▶ _TO DO_
Reproduce only this span: the line containing "box(hinge_x, -cabinet_half, cabinet_back +", the line containing "for node in", and every line between them, all exactly as given.

▶ _RECORDED INFORMATION_
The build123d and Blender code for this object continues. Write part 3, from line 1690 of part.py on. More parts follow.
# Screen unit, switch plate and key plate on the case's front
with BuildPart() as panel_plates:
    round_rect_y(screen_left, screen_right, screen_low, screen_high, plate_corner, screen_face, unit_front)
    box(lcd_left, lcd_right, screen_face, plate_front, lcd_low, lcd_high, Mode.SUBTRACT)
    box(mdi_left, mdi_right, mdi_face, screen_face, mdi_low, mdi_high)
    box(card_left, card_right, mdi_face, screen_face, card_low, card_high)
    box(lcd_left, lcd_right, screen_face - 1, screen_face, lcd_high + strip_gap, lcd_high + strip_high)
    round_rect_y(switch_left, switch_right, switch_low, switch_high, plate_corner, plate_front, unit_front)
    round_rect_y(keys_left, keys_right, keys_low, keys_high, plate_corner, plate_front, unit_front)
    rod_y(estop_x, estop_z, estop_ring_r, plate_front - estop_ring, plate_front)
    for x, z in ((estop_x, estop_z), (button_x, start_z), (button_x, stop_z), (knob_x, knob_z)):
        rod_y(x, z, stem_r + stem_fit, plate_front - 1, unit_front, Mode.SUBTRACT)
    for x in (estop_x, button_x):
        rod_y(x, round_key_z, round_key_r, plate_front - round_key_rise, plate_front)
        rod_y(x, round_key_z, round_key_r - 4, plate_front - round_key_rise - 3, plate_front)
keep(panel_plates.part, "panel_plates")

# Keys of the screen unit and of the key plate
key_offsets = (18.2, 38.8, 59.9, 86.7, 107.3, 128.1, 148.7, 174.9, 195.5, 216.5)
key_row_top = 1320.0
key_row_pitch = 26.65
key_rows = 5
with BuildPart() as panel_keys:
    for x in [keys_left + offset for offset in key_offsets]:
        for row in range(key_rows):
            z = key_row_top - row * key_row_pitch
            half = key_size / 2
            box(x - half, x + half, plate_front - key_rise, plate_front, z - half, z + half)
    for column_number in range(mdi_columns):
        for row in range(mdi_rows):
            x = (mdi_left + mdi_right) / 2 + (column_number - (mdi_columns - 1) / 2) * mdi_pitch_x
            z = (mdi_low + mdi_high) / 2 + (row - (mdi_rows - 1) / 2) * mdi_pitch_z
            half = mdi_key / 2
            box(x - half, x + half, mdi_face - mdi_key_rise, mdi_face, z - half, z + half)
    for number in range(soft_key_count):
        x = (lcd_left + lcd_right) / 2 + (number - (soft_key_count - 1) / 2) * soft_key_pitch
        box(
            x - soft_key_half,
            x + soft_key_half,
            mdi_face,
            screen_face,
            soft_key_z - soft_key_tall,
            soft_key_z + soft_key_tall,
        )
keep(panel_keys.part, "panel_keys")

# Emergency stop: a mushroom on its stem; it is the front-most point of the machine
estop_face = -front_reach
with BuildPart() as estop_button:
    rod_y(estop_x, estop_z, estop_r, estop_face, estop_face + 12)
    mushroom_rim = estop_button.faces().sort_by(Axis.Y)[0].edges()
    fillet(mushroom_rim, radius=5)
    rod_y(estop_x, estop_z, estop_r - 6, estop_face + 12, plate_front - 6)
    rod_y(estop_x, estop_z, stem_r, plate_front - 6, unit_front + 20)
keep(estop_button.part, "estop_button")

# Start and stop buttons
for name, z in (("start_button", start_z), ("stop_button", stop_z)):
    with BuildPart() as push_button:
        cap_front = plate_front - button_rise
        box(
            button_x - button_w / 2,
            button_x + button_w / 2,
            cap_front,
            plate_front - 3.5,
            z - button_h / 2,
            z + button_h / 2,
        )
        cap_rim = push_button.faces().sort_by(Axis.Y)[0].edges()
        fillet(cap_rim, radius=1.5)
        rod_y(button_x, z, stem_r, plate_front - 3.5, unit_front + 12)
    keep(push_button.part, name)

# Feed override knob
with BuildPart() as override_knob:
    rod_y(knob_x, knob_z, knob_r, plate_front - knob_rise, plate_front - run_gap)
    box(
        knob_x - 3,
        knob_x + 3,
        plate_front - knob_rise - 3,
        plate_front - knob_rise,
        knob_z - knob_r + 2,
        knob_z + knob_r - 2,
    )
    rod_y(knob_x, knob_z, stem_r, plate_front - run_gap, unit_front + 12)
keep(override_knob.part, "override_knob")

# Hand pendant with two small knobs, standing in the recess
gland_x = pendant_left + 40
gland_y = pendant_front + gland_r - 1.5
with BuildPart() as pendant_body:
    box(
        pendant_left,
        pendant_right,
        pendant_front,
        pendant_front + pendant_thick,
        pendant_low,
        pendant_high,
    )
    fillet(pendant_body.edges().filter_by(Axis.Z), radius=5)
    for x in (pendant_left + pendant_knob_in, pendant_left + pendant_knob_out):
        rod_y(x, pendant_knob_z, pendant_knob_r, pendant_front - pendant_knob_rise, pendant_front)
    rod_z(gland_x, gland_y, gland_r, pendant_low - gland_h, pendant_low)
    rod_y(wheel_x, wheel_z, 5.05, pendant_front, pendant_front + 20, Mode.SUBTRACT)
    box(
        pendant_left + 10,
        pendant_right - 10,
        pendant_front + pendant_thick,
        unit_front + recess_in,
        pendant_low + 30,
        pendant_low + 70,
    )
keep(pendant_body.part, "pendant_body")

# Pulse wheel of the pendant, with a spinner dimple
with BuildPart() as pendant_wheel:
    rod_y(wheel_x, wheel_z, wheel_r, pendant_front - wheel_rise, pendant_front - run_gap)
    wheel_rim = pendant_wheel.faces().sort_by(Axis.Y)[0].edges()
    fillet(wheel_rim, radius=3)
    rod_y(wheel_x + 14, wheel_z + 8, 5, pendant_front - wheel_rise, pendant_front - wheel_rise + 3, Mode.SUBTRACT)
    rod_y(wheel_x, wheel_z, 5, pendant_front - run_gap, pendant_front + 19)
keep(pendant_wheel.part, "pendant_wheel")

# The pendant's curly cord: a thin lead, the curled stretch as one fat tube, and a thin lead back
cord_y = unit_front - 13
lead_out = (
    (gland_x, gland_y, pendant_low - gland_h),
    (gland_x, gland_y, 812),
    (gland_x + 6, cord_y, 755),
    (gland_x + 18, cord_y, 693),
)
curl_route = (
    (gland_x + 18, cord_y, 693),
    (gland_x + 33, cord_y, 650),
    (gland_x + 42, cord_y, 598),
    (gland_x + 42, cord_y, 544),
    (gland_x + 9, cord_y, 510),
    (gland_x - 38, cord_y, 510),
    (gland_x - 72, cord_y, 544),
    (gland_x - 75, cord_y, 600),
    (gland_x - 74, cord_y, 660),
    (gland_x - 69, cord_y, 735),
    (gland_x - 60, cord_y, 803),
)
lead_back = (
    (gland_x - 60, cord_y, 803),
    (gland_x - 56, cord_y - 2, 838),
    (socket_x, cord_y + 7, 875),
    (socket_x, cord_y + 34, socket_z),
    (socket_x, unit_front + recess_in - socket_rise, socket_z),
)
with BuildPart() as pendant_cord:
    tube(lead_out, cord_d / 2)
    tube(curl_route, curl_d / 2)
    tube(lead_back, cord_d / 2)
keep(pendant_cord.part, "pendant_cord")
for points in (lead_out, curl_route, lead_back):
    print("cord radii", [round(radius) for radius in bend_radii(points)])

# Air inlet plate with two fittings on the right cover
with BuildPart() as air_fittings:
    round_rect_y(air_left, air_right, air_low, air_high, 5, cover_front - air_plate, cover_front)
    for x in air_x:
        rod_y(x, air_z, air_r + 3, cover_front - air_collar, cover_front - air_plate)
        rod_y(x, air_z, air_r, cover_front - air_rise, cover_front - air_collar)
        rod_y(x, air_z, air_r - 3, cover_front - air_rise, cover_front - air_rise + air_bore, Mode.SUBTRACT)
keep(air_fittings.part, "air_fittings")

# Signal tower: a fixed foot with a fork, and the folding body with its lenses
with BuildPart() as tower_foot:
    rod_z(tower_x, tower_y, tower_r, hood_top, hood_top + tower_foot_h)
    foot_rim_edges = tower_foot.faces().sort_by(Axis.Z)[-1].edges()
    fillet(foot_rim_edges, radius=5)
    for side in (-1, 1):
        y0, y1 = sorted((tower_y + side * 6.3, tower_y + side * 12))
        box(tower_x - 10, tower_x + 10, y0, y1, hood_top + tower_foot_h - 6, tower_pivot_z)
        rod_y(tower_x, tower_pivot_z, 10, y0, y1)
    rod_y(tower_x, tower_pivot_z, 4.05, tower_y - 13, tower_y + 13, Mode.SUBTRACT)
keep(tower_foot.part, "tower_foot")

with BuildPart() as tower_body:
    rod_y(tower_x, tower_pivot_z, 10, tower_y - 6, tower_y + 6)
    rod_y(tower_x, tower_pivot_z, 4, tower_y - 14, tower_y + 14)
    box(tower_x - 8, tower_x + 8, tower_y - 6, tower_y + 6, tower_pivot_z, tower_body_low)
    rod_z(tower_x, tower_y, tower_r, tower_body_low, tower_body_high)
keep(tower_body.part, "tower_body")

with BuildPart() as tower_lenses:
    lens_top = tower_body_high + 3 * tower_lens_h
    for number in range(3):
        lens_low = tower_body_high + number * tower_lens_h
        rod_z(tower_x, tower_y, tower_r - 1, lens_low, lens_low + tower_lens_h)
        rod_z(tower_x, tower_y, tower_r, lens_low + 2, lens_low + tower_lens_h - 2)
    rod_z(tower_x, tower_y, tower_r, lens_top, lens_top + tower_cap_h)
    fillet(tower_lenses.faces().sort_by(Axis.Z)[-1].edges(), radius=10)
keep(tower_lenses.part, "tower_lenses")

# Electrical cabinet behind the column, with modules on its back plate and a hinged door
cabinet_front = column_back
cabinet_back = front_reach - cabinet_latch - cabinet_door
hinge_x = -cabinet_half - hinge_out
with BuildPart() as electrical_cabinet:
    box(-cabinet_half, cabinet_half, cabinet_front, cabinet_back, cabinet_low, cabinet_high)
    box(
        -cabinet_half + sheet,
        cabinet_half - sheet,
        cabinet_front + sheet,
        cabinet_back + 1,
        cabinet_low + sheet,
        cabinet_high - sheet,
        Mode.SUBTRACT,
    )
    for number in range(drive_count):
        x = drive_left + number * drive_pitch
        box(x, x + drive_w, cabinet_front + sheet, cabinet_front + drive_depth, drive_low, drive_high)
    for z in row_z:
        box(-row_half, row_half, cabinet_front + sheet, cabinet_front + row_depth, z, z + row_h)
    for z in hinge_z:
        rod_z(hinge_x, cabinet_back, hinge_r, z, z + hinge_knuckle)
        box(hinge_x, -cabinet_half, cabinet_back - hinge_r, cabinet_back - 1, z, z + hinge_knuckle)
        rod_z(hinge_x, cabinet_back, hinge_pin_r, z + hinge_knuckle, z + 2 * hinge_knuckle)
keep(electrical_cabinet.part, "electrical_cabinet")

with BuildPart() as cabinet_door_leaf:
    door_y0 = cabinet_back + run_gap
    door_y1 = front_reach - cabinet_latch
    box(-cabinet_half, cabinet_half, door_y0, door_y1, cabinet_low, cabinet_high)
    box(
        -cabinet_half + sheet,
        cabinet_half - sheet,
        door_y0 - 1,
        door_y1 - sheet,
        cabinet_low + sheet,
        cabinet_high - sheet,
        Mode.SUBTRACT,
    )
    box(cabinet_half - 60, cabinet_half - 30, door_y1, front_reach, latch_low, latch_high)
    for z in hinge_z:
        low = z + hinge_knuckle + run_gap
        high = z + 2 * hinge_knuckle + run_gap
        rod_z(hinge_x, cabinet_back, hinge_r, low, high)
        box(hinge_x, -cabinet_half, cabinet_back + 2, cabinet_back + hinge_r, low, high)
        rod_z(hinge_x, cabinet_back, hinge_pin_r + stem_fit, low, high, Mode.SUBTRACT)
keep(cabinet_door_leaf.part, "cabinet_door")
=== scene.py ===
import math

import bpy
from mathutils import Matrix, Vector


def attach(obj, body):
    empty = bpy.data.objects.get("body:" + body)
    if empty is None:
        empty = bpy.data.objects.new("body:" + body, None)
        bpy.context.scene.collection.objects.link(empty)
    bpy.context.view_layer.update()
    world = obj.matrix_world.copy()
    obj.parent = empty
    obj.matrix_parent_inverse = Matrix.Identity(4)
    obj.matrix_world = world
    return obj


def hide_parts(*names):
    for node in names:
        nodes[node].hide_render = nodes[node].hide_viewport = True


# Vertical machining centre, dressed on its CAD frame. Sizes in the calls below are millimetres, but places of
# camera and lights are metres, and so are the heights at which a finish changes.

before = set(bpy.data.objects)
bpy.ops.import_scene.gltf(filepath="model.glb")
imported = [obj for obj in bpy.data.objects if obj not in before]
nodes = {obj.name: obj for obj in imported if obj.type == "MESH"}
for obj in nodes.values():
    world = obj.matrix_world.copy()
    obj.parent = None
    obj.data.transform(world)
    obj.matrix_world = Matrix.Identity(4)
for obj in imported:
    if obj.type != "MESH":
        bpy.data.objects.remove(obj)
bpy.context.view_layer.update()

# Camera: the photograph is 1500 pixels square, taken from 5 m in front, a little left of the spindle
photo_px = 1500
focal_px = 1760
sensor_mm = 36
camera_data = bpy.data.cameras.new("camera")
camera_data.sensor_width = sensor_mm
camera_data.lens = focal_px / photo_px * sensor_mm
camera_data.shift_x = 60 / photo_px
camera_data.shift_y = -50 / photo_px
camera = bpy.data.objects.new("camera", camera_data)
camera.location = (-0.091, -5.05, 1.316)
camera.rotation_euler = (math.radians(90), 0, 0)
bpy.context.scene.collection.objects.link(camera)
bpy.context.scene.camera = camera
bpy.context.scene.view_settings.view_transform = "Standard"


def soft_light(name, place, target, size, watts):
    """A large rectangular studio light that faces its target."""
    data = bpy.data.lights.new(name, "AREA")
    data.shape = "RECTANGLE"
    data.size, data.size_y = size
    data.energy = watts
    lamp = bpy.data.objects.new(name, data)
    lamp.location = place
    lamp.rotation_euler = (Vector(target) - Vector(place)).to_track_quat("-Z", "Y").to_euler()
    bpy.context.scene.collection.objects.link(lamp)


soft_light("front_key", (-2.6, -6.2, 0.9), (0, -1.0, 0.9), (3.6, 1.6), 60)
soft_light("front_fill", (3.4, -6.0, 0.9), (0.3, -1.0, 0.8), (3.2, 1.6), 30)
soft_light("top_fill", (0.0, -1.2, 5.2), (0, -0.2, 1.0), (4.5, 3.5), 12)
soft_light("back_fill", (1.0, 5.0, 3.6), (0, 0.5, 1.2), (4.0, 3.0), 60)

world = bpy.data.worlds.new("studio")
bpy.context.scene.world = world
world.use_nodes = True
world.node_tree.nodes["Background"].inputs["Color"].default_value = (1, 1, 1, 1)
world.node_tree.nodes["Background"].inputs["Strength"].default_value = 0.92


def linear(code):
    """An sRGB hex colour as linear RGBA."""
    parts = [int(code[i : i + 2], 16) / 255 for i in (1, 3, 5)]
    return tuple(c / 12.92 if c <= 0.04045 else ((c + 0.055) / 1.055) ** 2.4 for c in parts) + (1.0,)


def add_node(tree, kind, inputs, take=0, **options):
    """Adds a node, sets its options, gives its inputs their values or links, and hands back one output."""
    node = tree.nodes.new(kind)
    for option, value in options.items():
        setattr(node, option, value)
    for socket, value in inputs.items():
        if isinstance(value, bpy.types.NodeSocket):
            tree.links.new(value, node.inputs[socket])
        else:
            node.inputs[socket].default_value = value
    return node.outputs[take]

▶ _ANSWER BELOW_
        box(hinge_x, -cabinet_half, cabinet_back + 2, cabinet_back + hinge_r, low, high)
        rod_z(hinge_x, cabinet_back, hinge_pin_r + stem_fit, low, high, Mode.SUBTRACT)
keep(cabinet_door_leaf.part, "cabinet_door")
=== scene.py ===
import math

import bpy
from mathutils import Matrix, Vector


def attach(obj, body):
    empty = bpy.data.objects.get("body:" + body)
    if empty is None:
        empty = bpy.data.objects.new("body:" + body, None)
        bpy.context.scene.collection.objects.link(empty)
    bpy.context.view_layer.update()
    world = obj.matrix_world.copy()
    obj.parent = empty
    obj.matrix_parent_inverse = Matrix.Identity(4)
    obj.matrix_world = world
    return obj


def hide_parts(*names):
    for node in names:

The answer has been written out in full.